Restaurant information
- Established: 1980
- Head chef: Debbie Ball
- Food type: Candy
- Dress code: Casual
- Location: 424 San Felipe St NW, Albuquerque, New Mexico, 87104, United States
- Coordinates: 35°05′53″N 106°40′09″W﻿ / ﻿35.098092°N 106.669136°W
- Website: www.thecandylady.com

= The Candy Lady =

Candy store in Albuquerque

The Candy Lady is a New Mexican candy store in the city of Albuquerque, New Mexico, founded in 1980.

==History==
The original cooks were Diana Garcia Davis and her daughter Debbie. Diana was at the core of the founding of the business, and developed the candies. In 1982, the business ran into controversy as they had begun to sell adult-themed candies.

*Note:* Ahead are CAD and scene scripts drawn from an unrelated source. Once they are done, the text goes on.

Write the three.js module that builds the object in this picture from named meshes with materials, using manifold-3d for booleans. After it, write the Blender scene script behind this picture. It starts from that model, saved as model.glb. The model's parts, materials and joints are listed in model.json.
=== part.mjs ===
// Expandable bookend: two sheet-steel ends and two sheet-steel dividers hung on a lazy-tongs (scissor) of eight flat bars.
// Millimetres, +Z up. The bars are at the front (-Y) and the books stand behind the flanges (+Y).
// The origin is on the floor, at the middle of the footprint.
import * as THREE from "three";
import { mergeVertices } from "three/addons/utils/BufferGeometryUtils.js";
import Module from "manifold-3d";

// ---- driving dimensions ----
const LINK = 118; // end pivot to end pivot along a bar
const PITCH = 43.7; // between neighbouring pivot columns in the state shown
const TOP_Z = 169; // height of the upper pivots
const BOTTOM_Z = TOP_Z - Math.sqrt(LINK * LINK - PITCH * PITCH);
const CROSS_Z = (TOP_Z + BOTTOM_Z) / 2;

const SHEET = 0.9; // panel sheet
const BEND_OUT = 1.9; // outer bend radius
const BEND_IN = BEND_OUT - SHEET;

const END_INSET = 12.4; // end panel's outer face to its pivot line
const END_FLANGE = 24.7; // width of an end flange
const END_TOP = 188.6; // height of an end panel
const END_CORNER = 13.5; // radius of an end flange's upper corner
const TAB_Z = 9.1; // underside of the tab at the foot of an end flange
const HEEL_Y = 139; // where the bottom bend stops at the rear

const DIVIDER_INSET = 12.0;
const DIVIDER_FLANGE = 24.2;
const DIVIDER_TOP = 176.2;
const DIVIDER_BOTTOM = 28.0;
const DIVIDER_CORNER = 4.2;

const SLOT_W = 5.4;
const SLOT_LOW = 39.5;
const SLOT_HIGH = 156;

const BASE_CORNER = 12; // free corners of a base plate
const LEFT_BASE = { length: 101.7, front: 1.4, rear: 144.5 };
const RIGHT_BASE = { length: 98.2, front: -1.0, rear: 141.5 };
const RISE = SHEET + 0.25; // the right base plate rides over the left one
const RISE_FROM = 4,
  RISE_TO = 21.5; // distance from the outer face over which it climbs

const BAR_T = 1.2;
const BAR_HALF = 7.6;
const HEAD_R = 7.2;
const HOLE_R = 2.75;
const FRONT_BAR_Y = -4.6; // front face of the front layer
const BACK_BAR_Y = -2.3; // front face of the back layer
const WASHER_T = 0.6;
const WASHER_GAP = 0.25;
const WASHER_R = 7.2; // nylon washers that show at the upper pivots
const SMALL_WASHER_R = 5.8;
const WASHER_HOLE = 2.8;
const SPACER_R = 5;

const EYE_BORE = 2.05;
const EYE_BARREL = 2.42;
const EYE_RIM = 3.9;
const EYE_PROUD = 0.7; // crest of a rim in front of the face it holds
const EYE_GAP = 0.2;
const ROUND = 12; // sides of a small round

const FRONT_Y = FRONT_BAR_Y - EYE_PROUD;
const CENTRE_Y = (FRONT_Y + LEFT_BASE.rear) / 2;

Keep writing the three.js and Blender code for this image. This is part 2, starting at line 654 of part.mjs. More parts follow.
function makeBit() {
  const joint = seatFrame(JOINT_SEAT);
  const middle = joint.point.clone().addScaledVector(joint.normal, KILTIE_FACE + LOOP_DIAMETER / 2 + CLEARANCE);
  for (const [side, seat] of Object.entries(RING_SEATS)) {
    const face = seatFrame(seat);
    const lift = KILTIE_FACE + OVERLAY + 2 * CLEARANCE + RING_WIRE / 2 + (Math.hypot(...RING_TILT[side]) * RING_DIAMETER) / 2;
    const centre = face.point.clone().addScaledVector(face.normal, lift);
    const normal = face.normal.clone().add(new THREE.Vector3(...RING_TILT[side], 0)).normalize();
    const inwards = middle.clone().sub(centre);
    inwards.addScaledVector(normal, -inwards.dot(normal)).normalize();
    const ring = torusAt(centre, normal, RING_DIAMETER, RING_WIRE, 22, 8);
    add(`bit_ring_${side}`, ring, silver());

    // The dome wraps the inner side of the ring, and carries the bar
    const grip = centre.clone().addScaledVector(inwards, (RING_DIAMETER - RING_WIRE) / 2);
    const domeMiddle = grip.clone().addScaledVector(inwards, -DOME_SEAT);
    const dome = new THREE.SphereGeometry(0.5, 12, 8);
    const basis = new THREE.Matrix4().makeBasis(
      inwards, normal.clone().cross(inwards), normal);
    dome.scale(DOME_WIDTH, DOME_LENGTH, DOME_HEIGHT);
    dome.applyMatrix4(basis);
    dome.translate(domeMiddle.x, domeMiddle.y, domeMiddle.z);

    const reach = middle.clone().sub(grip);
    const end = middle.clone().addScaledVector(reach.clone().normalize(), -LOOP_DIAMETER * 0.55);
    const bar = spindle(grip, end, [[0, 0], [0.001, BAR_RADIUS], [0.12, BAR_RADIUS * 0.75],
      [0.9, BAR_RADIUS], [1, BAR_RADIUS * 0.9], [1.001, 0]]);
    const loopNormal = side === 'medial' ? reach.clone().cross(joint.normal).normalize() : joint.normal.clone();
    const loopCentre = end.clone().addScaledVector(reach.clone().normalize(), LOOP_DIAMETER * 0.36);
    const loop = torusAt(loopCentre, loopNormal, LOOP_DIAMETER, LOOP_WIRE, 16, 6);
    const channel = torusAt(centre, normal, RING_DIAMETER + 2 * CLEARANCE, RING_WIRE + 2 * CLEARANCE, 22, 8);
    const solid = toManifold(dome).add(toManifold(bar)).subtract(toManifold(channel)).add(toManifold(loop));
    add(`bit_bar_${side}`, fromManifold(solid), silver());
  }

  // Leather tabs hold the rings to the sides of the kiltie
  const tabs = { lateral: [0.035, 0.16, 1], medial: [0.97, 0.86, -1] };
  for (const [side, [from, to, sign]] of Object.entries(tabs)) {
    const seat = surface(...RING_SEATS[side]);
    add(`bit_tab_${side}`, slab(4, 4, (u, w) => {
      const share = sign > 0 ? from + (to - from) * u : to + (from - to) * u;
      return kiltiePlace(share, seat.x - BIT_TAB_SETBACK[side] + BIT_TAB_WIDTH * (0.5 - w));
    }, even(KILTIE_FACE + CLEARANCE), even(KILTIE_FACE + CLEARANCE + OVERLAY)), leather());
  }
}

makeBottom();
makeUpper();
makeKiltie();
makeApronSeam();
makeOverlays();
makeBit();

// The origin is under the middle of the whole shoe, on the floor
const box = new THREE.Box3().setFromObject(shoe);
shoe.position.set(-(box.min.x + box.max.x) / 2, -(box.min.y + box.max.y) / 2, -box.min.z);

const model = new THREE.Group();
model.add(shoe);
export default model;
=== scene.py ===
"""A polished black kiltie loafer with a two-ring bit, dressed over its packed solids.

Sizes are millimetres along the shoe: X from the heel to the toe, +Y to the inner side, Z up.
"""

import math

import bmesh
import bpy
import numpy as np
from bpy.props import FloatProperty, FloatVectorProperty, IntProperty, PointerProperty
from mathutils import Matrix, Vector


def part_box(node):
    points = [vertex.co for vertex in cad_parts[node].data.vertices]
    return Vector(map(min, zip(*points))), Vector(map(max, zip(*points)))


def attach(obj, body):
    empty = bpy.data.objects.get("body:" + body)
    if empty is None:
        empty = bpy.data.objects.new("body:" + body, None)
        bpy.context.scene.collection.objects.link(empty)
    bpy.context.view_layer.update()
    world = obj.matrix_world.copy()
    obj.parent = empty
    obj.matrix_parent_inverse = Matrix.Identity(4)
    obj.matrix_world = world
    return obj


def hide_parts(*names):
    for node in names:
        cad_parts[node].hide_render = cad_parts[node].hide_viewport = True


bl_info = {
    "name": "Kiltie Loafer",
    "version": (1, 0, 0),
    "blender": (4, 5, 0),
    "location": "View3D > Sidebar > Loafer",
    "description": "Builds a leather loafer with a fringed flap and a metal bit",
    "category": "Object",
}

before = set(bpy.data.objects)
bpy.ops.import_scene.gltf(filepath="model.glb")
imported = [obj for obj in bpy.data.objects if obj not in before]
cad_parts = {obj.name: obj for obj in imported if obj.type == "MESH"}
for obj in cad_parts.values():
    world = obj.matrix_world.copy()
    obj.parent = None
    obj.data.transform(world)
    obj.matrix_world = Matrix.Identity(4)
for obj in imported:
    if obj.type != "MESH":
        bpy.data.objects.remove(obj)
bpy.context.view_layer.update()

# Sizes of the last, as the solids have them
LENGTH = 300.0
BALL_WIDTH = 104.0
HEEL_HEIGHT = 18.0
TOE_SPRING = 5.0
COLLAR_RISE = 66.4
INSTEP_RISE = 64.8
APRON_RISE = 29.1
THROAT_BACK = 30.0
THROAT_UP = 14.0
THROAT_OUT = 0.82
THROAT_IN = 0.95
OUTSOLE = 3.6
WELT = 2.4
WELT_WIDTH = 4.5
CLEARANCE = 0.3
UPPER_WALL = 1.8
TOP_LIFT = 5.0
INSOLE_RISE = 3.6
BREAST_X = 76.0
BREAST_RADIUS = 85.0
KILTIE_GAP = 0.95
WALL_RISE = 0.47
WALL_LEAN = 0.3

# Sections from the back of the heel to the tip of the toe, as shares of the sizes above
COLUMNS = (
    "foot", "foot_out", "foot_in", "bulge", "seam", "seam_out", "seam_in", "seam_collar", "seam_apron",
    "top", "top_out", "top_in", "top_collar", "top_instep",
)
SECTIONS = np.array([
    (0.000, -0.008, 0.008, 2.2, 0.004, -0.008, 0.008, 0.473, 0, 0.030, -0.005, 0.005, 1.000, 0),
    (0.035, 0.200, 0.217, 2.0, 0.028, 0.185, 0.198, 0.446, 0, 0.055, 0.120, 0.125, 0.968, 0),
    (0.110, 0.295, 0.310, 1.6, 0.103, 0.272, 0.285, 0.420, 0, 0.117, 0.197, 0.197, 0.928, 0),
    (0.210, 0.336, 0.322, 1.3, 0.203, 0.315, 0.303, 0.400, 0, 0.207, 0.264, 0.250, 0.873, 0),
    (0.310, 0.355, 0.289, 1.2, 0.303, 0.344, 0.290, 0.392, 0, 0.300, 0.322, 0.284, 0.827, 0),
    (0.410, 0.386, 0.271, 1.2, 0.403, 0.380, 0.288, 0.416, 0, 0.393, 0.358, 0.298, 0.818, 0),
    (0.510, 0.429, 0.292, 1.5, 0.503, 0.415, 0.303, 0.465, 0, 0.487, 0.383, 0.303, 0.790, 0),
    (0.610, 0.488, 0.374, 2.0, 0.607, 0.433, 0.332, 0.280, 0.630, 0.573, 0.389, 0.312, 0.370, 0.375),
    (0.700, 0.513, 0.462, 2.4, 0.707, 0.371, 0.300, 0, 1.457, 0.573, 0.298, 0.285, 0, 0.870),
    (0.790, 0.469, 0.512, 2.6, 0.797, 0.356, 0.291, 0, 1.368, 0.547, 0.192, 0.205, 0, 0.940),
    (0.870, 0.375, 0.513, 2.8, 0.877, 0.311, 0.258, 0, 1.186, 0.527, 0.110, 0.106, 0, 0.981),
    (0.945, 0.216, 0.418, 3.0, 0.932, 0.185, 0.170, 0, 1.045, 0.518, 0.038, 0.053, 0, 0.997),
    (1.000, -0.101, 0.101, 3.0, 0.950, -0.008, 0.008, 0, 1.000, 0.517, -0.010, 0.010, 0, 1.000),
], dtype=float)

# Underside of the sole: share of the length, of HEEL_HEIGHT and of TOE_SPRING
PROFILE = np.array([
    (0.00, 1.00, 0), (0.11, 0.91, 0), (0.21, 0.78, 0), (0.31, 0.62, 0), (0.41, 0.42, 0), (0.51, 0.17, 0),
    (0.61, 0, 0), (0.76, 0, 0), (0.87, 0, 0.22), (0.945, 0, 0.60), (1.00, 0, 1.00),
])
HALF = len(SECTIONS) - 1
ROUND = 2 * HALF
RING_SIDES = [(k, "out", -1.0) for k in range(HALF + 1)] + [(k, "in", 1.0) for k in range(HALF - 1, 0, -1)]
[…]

The North Valley Gospel Church in Albuquerque picketed and protested the candy restaurant, which brought national attention to the restaurant from WGN-TV in Chicago to Playboy. When Diana retired her daughter Debbie continued to run the business.

==Today==
The Candy Lady is still serving up candy. The New Mexican candy will have red or green New Mexico peppers. They also have fudge, licorice, chocolate dipped fruits, custom cakes, hard candy, rock candy, and truffles.

==In popular culture==
On The Secret Life Of Southwest Foods the host stopped by the candy shop, and called it an "Albuquerque hotspot".

This restaurant was responsible for the creation of the methamphetamine prop used in Breaking Bad. The candy consists of a blue sugar rock candy; it is now sold at The Candy Lady as meth candy.